🤖 AI Summary
This work addresses the critical limitation of existing vision–language–action (VLA) models, which lack reliable uncertainty quantification and thus struggle to safely handle potential failures in real-world environments. The authors introduce the first application of conformal prediction to the action outputs and robot state space of VLA models, enabling action-level calibrated confidence estimation and proactive anomaly detection without modifying the original model architecture or requiring retraining. Evaluated on both simulated and real-world robotic manipulation tasks, the proposed method significantly enhances failure anticipation, effectively reduces catastrophic errors, and yields well-calibrated uncertainty metrics. These improvements collectively strengthen the overall reliability of VLA systems operating in safety-critical settings.
📝 Abstract
Vision-language-action (VLA) models have emerged as generalist robotic controllers capable of mapping visual observations and natural language instructions to continuous action sequences.
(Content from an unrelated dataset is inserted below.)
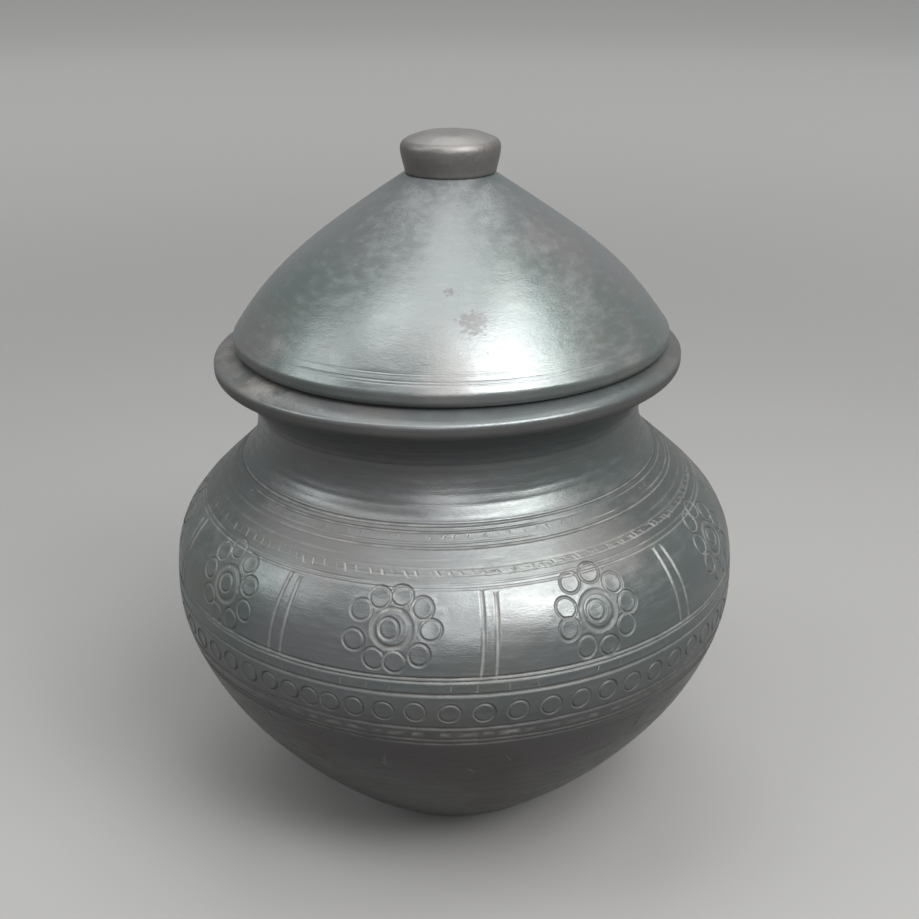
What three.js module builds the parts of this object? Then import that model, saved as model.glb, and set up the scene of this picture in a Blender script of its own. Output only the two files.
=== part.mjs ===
// A wheel-made, burnished black clay pot with a lift-off lid.
// Three fired-clay pieces: the pot itself, the hollow conical lid, and the drum-shaped knob
// luted onto the lid. Millimetres, +Z up, origin at the middle of the flat base.
import * as THREE from 'three';

// ---- Driving dimensions ----------------------------------------------------------------------

const bellyRadius = 100;       // widest part of the body
const bellyHeight = 93;        // how high the widest part is
const baseRadius = 35;         // flat foot that the pot stands on
const neckFootRadius = 72.7;   // groove where the shoulder turns into the neck
const neckFootHeight = 138.5;
const waistRadius = 66.6;      // narrowest part of the neck
const waistHeight = 152.5;
const potWall = 6;
const floorThickness = 7;

const rimRadius = 80;          // outermost reach of the rim
const rimCornerRadius = 1.4;   // crisp upper corner of the rim
const rimCornerHeight = 172.7;
const rimRollRadius = 3;       // fuller roll below it
const rimRollHeight = 171.1;
const rimSlope = 17;           // degrees: the rim's top face drops outwards, and the lid rests on it
const mouthRadius = 3.2;       // round edge between the top face and the throat
const faceInnerRadius = 66.8;  // where the top face ends at the mouth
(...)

However, VLAs provide no calibrated measure of confidence in their action predictions, thus limiting their reliability in real-world settings where uncertainty and failures must be anticipated. To address this problem we introduce ReconVLA, a reliable conformal model that produces uncertainty-guided and failure-aware control signals. Concretely, our approach applies conformal prediction directly to the action token outputs of pretrained VLA policies, yielding calibrated uncertainty estimates that correlate with execution quality and task success. Furthermore, we extend conformal prediction to the robot state space to detect outliers or unsafe states before failures occur, providing a simple yet effective failure detection mechanism that complements the action-level uncertainty. We evaluate ReconVLA in both simulation and real robot experiments across diverse manipulation tasks. Our results show that conformalized action predictions consistently improve failure anticipation, reduce catastrophic errors, and provide a calibrated measure of confidence without retraining or modifying the underlying VLA.